Designed Composite Aerogels With Solid–Solid Phase Transition and Nanoscale Pores for Infrared Stealth

Abstract Phase change materials (PCMs) and thermal insulation materials have garnered significant attention in infrared stealth applications due to their excellent temperature regulation capabilities. However, traditional PCMs often face leakage issues or are unable to balance porous structure retention. In this work, a composite aerogel with dual solid skeletons is designed via homogeneous mixing. The composite aerogel not only features the nanoporous structure and thermal insulation properties but also possesses solid–solid phase transition capability without PCM leakage. Compared to pure polyimide (PI) aerogels, the composite aerogel exhibits lower thermal conductivity due to its lower density and more intricate pore structure. The composite aerogel retains a maximum phase transition enthalpy of 111 J g −1 and can significantly slow surface temperature rise under high‐temperature conditions.

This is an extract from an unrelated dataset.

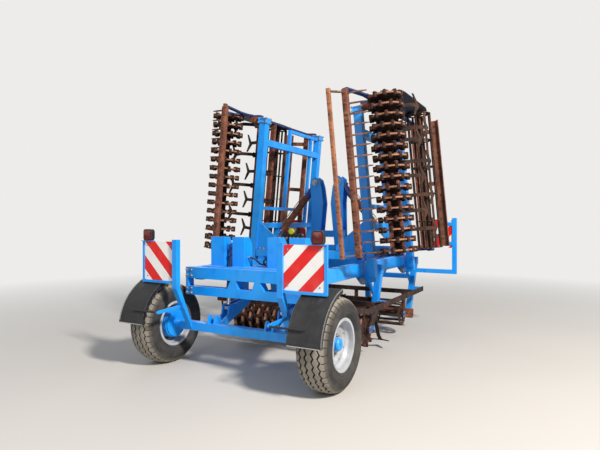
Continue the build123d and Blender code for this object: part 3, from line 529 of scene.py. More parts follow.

In addition, the composite aerogels exhibit excellent cyclic stability and long‐term durability, further demonstrating their potential for applications in complex infrared stealth scenarios. When the composite aerogel is used to cover a graphite sheet at 136 °C, the surface infrared radiation temperature is reduced to only 25.5 °C, demonstrating excellent infrared stealth performance. This study provides new insights for designing high‐efficiency infrared stealth materials with flexible temperature regulation capabilities.